Nothing should cast doubt on the commitment of the political authorities of the concerned States, even at the height of their weakness. To avoid apportioning responsibility to an entire community for crimes committed by a few, it is necessary to invest in exceptional and efficient investigations methods in order to identify and arrest the murderers involved in the recent massacres in Mali and Burkina Faso.
Today, we must proclaim it loud and clear, without blinking, without doubting, that we are all Fulani
On a final note, beyond the political actions to be taken by governments, civil societies in Mali, Burkina Faso and West Africa more broadly, must also play an essential role in prevention through education and awareness. It is time to recognize that ethnic-based negative prejudices and sentiments of superiority or inferiority complex exist in all countries of the region. We must also accept that these negative prejudices and sentiments can encourage the trivialization of the injustices that affect a community. As soon as we begin to find any justification for differential treatment based on ethnicity, we open the door to the trivialisation of ethnic intolerance and, later, to ethnic violence.

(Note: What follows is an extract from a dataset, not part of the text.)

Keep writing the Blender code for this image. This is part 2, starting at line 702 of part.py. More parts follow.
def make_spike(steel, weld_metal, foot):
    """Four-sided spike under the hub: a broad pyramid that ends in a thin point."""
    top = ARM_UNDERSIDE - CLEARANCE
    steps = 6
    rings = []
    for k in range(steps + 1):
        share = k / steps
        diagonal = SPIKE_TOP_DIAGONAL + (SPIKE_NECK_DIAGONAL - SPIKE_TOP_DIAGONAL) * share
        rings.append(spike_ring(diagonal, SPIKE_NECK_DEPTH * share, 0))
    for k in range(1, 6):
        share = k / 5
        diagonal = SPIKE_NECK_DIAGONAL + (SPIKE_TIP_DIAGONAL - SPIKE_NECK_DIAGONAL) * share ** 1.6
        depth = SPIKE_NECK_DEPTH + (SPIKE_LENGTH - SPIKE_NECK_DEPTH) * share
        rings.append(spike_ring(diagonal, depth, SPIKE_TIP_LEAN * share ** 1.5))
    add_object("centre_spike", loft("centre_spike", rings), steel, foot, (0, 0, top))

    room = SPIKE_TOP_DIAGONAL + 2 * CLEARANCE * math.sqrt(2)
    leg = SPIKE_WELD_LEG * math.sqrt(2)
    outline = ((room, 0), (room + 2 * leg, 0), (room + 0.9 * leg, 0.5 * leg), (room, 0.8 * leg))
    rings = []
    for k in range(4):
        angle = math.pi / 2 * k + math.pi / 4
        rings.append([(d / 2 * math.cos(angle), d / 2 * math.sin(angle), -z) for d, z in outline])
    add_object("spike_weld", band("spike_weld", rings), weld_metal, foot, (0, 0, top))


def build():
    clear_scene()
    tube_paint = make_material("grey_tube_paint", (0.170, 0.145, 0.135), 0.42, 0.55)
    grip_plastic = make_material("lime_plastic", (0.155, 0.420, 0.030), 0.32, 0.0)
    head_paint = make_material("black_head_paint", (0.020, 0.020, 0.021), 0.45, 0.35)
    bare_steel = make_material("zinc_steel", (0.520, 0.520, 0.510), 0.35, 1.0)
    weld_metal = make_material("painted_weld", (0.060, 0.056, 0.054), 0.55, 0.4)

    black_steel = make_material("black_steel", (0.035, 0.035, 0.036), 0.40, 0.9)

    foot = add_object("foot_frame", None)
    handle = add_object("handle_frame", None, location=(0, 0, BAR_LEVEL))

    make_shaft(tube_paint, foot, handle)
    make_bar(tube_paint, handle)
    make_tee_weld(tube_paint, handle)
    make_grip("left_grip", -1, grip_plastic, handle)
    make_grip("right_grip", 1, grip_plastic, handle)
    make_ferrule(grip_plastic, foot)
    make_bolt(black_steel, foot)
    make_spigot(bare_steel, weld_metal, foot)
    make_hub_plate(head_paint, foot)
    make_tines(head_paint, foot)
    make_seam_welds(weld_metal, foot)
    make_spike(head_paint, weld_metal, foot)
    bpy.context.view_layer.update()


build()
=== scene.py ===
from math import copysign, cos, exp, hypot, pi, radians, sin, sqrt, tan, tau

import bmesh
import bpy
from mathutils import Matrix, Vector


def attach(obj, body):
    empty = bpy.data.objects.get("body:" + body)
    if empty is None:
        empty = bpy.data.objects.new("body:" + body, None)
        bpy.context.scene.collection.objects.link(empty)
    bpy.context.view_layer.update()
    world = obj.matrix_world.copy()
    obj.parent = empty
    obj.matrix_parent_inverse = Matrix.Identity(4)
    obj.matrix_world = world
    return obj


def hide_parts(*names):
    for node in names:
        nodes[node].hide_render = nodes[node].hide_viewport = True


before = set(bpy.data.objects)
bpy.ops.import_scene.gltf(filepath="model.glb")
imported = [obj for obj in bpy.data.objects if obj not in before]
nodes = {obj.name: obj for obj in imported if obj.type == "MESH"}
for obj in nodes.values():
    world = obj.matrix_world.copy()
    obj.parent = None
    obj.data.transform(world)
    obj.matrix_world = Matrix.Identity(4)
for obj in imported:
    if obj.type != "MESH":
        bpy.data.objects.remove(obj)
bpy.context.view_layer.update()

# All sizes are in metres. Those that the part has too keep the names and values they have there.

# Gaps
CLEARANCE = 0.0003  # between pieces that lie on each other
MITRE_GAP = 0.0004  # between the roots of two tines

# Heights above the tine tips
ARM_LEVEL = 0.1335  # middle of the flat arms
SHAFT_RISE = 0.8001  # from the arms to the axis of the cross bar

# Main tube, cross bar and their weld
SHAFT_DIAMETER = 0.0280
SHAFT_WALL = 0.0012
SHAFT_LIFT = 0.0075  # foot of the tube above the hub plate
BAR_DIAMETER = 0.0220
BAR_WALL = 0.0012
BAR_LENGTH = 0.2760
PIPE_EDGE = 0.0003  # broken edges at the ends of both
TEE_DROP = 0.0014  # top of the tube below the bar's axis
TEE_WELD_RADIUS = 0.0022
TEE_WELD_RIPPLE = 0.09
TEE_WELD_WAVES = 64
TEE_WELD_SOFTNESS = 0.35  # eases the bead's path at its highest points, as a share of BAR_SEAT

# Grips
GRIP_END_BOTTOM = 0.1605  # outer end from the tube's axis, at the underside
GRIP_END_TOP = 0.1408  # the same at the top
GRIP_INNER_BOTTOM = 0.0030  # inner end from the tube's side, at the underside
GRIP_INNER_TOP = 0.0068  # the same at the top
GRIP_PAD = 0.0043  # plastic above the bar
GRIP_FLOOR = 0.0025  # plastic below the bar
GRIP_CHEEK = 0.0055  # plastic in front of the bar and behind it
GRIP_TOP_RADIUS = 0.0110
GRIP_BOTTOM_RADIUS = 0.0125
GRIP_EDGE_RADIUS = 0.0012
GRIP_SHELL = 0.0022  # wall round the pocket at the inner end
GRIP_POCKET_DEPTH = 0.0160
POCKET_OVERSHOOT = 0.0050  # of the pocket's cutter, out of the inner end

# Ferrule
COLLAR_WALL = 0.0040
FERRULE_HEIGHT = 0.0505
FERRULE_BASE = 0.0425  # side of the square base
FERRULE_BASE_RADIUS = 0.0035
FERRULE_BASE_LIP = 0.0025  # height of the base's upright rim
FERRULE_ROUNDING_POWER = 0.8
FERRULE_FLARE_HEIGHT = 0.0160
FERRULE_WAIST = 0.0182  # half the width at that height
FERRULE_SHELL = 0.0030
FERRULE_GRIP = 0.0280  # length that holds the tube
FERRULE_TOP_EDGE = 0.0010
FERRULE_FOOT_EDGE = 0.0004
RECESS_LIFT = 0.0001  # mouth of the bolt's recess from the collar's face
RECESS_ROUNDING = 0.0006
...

Today, we must proclaim it loud and clear, without blinking, without doubting, that we are all Fulani. We are all Africans committed to ensuring that each of our lives is considered sacred. We are all human beings with equal rights and dignity, none of whom can rationally explain why he or she was born in Mali into a Peule, Tuareg, Bambara or Dogon family or in Burkina Faso into a Mossi, Bisa or Fulani family. Especially in the light of the extent of interbreeding and ethno-cultural mixing in the Sahel and other West African countries, we all have a responsibility to fight, each on our own level and with our own means. We have to fight to reverse stupidity, wherever it gnaws at our humanity and destroys our future.